Sally Jenkins: Beneath Kim Mulkey’s image is a serious coach with a deft touch

A fortunately mild temperament also has extended her working life. VanDerveer has a teacherly disposition that is perhaps an anachronism, especially next to bolder figures in the women’s game — the snapping ferocity of Staley, the carnival barking of Kim Mulkey, the withering combativeness of Geno Auriemma. But it has allowed her to deal peaceably with the inevitable setbacks and reversals of coaching at Stanford. She can count on two fingers the number of times she has gone ballistic on teams — and she hated the way it felt.

“Being a maniac did not fit me,” she says. “You know. It just was exhausting … You’ve got to be yourself and know what works for you. I kind of figured that out.”

She’s at heart an educator whose real satisfaction is to “take players to a place they couldn’t get by themselves.” The winning is just the runoff of that. As the seasons wear on, she doesn’t tire of working with players.
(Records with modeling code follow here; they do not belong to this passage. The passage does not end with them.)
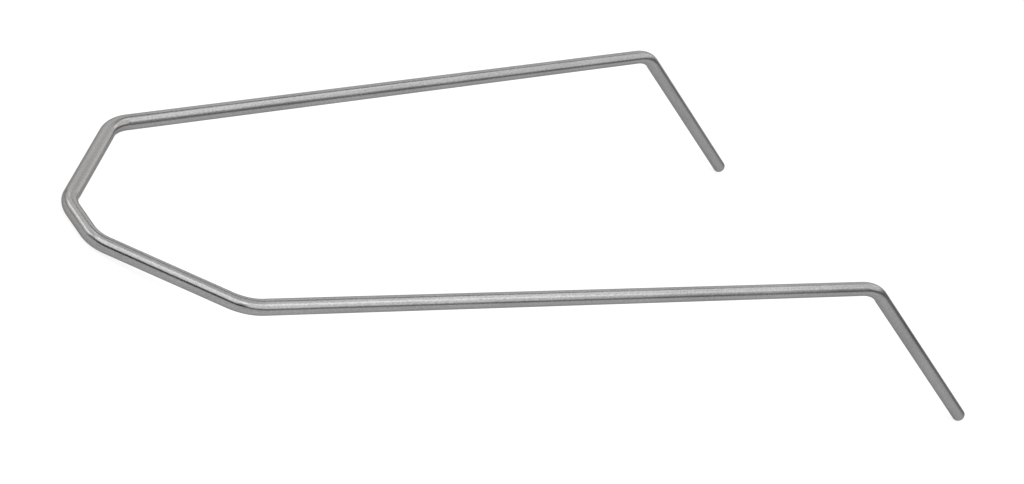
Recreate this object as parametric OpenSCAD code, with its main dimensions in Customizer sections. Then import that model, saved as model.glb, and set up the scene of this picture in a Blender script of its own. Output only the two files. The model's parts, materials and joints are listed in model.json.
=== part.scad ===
// Cable needle: one length of round steel wire, bent in a mirror-symmetric U.
// A short nose, two sloping shoulders and two long prongs lie in one plane, and both
// round-ended tips turn down out of it. It stands on its nose and its two tips, so the
// plane of the U rises from the nose towards the elbows. Each run of the wire is a node
// of its own, and neighbouring runs meet face to face.
// X runs along the needle from nose to tips, Y across it and Z up. The origin is on the
// surface that the needle stands on, under the middle of its box. Millimetres.

/* [Wire] */
// Diameter of the wire
wire_d = 2; // [1.5:0.25:3]

/* [Nose and shoulders] */
// Width of the nose between its two bend corners
nose_w = 7; // [6:0.5:10]
// Width across the two shoulder corners
shoulder_w = 35; // [30:0.2:42]
// Distance along X from the nose to the shoulder corners
shoulder_x = 13; // [11:0.5:16]

/* [Prongs] */
// Width across the two elbow corners
elbow_w = 55.4; // [44:0.2:66]
// Distance along X from the nose to the elbow corners
elbow_x = 111.5; // [90:0.5:130]

/* [Tips] */
// Length of a turned-down tip from its elbow corner to its round end
tip_l = 43.4; // [30:0.2:55]
// Angle in degrees that a tip turns down from its prong
tip_turn = 38; // [30:1:50]

/* [Bends] */
// Centreline radius of the two nose bends
nose_bend_r = 4.2; // [3:0.1:5]
// Centreline radius of the two shoulder bends
shoulder_bend_r = 6; // [4:0.1:8]
// Centreline radius of the two elbow bends
elbow_bend_r = 7.4; // [4:0.1:9]

/* [Hidden] */
$fn = 64;
wire_r = wire_d / 2;
steel = [0.66, 0.66, 0.65];

// Angle of a shoulder run and of a prong from X, seen from above the plane of the U
shoulder_angle = atan2((shoulder_w - nose_w) / 2, shoulder_x);
prong_angle = atan2((elbow_w - shoulder_w) / 2, elbow_x - shoulder_x);

// Angle that each bend turns through
nose_turn = 90 - shoulder_angle;
shoulder_turn = shoulder_angle - prong_angle;

// Distance from a bend's corner to the end of its arc
function tangent(bend_r, turn) = bend_r * tan(turn / 2);
nose_tangent = tangent(nose_bend_r, nose_turn);
shoulder_tangent = tangent(shoulder_bend_r, shoulder_turn);
elbow_tangent = tangent(elbow_bend_r, tip_turn);

// Distances between neighbouring bend corners
shoulder_run = norm([shoulder_x, (shoulder_w - nose_w) / 2]);
prong_run = norm([elbow_x - shoulder_x, (elbow_w - shoulder_w) / 2]);

// Straight lengths that the arcs leave
nose_straight = nose_w - 2 * nose_tangent;
shoulder_straight = shoulder_run - nose_tangent - shoulder_tangent;
prong_straight = prong_run - shoulder_tangent - elbow_tangent;
tip_straight = tip_l - elbow_tangent - wire_r;

// Centre of a tip's round end, in the plane of the U
end_run = tip_l - wire_r;
end_x = elbow_x + end_run * cos(tip_turn) * cos(prong_angle);
end_drop = end_run * sin(tip_turn);

// Tilt that sets the nose and both round ends down on one surface
tilt = atan2(end_drop, end_x);
overall_l = norm([end_x, end_drop]) + wire_d;

// A straight run of wire along X from the origin
module straight(length) {
    rotate([0, 90, 0]) cylinder(r = wire_r, h = length);
}

// A straight run along X with a round point beyond its far end
module round_ended(length) {
    rotate([0, 90, 0]) rotate_extrude() {
        square([wire_r, length]);
        translate([0, length]) intersection() {
            circle(r = wire_r);
            square(wire_r);
        }
    }
}

// A bend that starts at the origin along X and turns left about Z
module bend(bend_r, turn) {
    translate([0, bend_r, 0])
        rotate([0, 0, -90])
            rotate_extrude(angle = turn) translate([bend_r, 0]) circle(r = wire_r);
}

// Moves its children from the start of a bend to its end
module after_bend(bend_r, turn) {
    translate([bend_r * sin(turn), bend_r * (1 - cos(turn)), 0]) rotate([0, 0, turn]) children();
}

// Sets the plane of the U down on its nose and tips
module standing() {
    translate([wire_r - overall_l / 2, 0, wire_r]) rotate([0, -tilt, 0]) children();
}

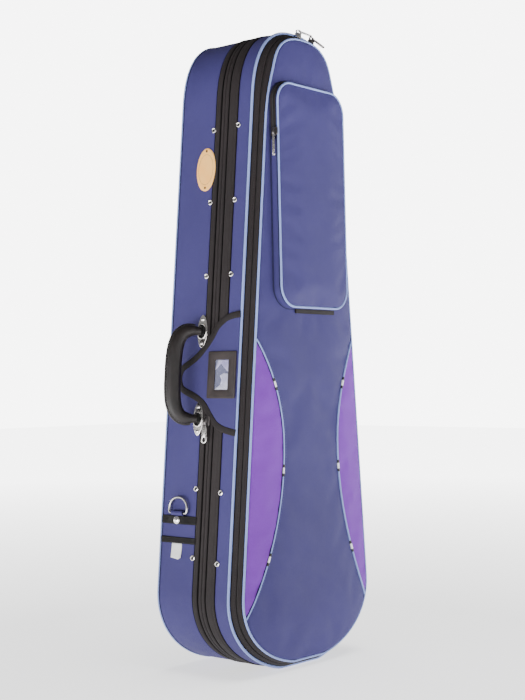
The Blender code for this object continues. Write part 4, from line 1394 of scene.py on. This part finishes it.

“Honestly, they charge my battery,” she says. “I get energy from them.” Especially young ones on the verge of breakthroughs, such as the team she has now.

“They grow up,” she says. “Sometimes it’s ‘two steps up, one step back,’ you know, but as long as we’re going in the right direction and going together . . .”

As long as that happens, she will keep going — and the records will keep falling.